Do you honestly understand what your mother or father is going through as they get older? It’s easy to assume you know the challenges they face, especially when you go and visit and see them struggling to take the garbage out, have a difficult time just walking down the driveway to check the mail, or run errands to go shopping and so forth.
However, you may not fully appreciate the struggles they face.
As younger, stronger, healthier adults, children have a difficult time not just witnessing their parents getting older, but fully appreciating and understanding the struggles and challenges they face on a daily basis. There’s an old phrase that goes something like, “In order to understand what somebody is going through, you must first walk a mile in their shoes.”

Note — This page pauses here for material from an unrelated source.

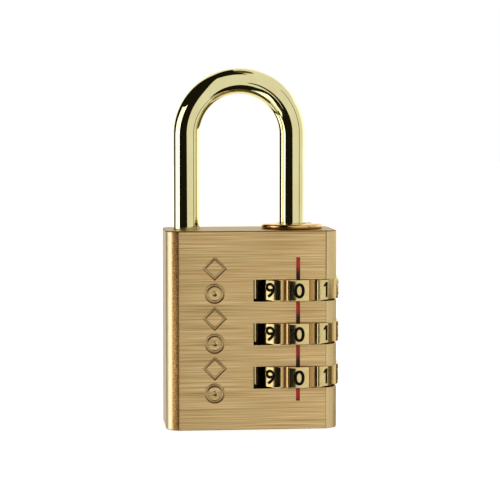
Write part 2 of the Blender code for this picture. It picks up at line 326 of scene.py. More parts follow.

Basically, this means it’s easy to look at somebody’s circumstances from the outside and make an assessment, offer opinions and advice, but if you were actually going through the challenges they are facing at this moment, your perceptions could change dramatically. There’s a significant difference between empathy and true understanding.
Most of us can be empathetic to others, including our aging parents when it comes to the struggles they face with age, but we can’t truly understand what it’s like for them each and every day. When you discuss assisted living, there may be very good, legitimate reasons why they won’t even consider this as a long-term care option at this point in their life.

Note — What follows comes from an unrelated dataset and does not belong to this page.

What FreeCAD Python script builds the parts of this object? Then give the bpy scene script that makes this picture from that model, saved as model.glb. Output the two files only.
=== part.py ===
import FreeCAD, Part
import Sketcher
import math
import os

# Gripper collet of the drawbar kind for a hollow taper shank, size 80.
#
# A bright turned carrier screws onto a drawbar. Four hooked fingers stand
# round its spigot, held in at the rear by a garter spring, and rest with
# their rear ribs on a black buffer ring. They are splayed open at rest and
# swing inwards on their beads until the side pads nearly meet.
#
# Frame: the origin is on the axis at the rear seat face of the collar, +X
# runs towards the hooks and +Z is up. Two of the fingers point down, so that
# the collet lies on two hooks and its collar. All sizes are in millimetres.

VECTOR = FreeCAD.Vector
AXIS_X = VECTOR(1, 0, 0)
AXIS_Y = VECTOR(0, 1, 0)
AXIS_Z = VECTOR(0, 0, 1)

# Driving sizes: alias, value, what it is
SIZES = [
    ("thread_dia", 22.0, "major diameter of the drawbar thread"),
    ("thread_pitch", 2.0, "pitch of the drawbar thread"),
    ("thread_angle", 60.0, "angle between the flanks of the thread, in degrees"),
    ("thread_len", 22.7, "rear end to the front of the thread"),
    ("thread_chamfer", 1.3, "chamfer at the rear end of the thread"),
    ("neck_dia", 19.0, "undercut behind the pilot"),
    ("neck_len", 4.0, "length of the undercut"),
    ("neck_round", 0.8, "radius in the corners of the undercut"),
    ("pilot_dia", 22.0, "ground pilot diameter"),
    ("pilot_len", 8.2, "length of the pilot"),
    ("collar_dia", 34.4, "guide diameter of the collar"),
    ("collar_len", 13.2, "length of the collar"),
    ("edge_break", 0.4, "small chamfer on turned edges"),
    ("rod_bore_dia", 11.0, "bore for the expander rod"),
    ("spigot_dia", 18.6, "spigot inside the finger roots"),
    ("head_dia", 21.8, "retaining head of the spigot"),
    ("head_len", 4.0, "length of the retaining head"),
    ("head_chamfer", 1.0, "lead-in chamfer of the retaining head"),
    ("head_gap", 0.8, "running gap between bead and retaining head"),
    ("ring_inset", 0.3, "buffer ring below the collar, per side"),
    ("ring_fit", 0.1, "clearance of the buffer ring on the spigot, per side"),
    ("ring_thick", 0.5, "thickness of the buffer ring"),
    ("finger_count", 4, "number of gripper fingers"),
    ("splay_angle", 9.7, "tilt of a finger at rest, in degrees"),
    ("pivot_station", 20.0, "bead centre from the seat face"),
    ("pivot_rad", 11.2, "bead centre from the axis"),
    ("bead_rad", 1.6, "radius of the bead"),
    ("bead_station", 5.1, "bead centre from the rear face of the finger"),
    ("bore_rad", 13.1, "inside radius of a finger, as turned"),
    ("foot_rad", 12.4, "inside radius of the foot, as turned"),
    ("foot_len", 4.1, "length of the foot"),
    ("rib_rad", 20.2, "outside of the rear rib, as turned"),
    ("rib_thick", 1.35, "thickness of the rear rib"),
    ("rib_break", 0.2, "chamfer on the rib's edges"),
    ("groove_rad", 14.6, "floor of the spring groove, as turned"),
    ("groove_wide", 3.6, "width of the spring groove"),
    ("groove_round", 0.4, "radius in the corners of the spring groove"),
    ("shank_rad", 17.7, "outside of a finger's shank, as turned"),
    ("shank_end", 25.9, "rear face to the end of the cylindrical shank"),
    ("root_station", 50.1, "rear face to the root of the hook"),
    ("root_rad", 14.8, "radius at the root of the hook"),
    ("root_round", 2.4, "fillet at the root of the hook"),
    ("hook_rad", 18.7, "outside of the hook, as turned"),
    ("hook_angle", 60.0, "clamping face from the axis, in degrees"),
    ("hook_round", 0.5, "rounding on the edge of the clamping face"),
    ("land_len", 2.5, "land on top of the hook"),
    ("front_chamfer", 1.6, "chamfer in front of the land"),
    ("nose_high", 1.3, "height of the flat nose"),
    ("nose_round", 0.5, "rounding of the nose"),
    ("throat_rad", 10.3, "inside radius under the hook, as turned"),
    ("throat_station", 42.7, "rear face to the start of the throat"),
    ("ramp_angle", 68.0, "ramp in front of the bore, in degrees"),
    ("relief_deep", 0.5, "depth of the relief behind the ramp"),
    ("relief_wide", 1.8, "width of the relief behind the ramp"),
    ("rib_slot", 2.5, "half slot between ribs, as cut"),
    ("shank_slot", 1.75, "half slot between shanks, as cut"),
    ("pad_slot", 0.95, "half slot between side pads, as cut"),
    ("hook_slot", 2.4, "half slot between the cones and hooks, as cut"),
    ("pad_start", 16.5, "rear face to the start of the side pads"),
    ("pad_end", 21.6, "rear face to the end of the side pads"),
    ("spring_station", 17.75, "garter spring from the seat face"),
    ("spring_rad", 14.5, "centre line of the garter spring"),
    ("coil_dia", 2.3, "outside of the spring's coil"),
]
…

They may have preconceived notions about what assisted living is or offers.
They might have had a friend or other family member at an assisted living community decades ago, when they were first being started. Or, they might have had a parent or grandparent in a nursing home and simply equate that with assisted living, though these two long-term care options couldn’t be more different if they tried.
To break down some of the barriers aging seniors may build to truncate conversations regarding assisted living, it’s a good idea to ask specific questions, listen, and try to understand their direct or indirect experiences with long-term care. Even though this is a mother or father in their 70s, 80s, or 90s, there may be experiences they’ve had that are shaping their perceptions and causing them to be firmly against the idea of making a move of this kind at this point in their life.
Listening can go a long way toward helping them overcome those firm boundaries.